Design choice	Failure it contains	New failure it introduces	Verification step
Synchronous service call	Avoids delayed propagation	Cascading latency and dependency coupling	Enforce timeout budgets and trace critical paths
Queue between services	Absorbs bursts and dependency outages	Backlog growth and delayed user-visible state	Alert on age of oldest message, not only queue depth
Cache	Reduces read load and latency	Stale data and invalidation bugs	Define freshness bounds and test invalidation paths
Read replica	Protects primary from query load	Replica lag and inconsistent reads	Expose lag and route invariant-sensitive reads to primary
Event-driven projection	Rebuildable query state	Duplicate, missing, or reordered events	Use idempotent consumers and replay tests
Multi-region active-active	Regional survivability	Conflict resolution and operational complexity	Run failover drills and validate conflict policy

The table matters because every resilience mechanism is also a liability.
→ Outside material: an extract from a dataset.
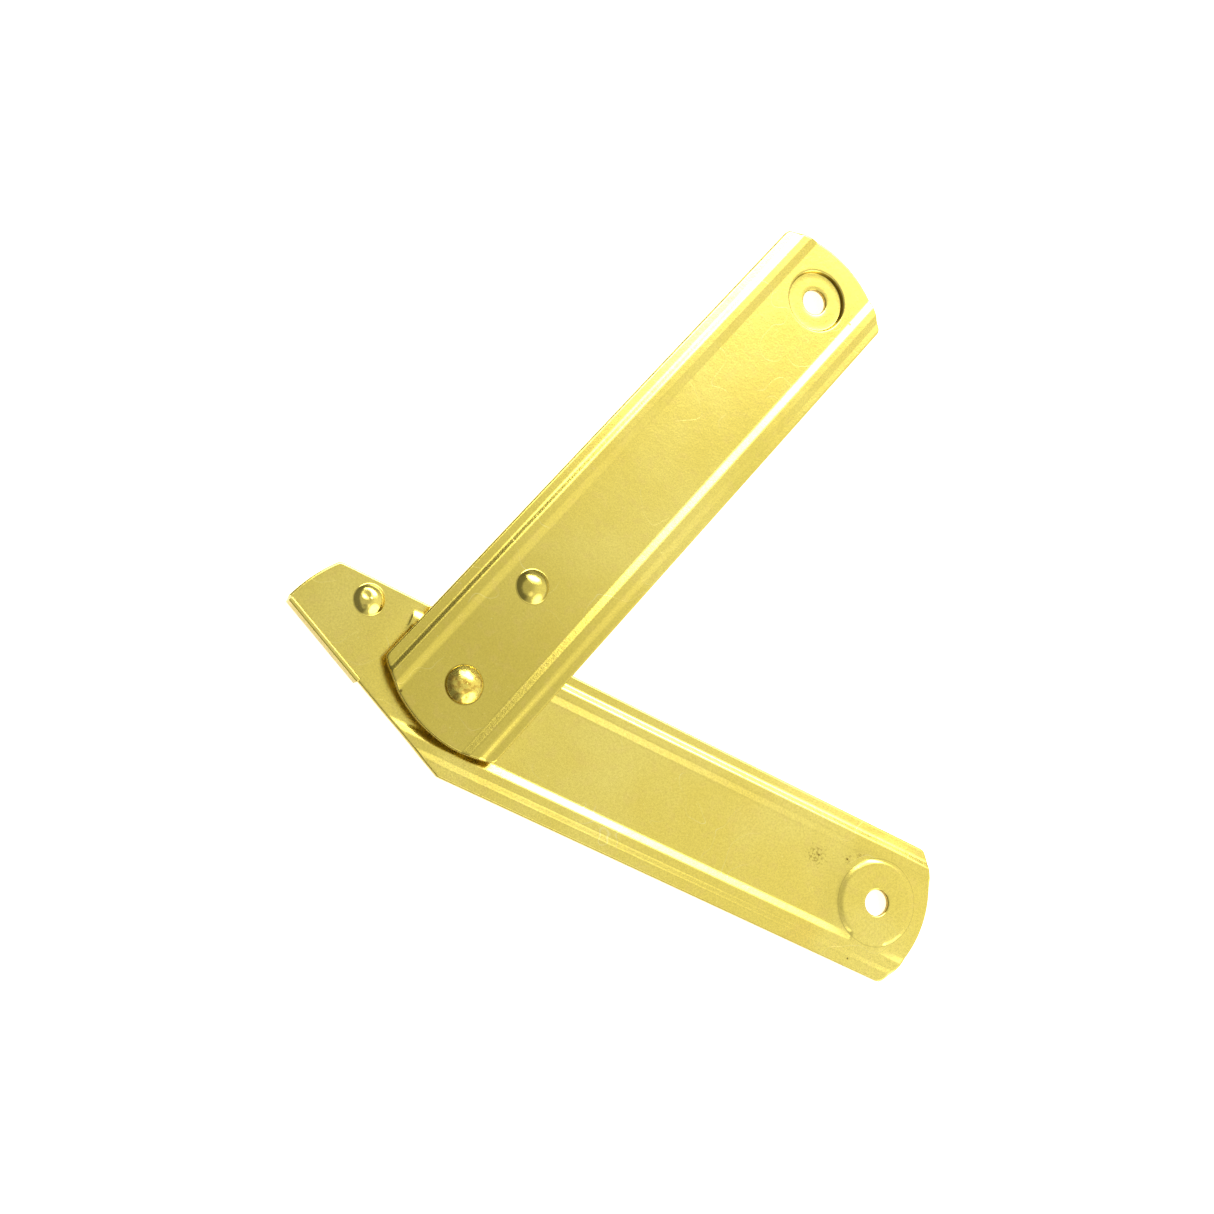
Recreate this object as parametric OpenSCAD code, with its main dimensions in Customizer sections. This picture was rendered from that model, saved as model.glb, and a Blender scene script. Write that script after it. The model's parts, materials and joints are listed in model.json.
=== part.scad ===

A queue does not remove failure; it changes immediate failure into delayed work. A cache does not remove database pressure; it creates freshness risk. Multi-region deployment does not remove outages; it adds replication, routing, and conflict behavior that must be tested.

Architecture maturity is the ability to say which failure you are choosing.

What to Do Next

Problem: Your current diagram probably shows communication paths, not failure behavior. Re-read it as an outage map: mark every dependency that can be slow, stale, duplicated, unavailable, or inconsistent.
Solution: Rewrite the design around invariants, durable facts, retry boundaries, idempotency keys, and recovery paths. Add components only when they make a named failure mode easier to contain.
Proof: Test the failure contracts directly. Kill workers. delay queues. Force dependency timeouts. Replay events. Corrupt a read model and rebuild it. Measure recovery using user-visible signals, not only infrastructure health.
Action: In the next architecture review, start with three questions before showing the diagram: what must never happen, what will definitely fail, and how will we know the blast radius is contained?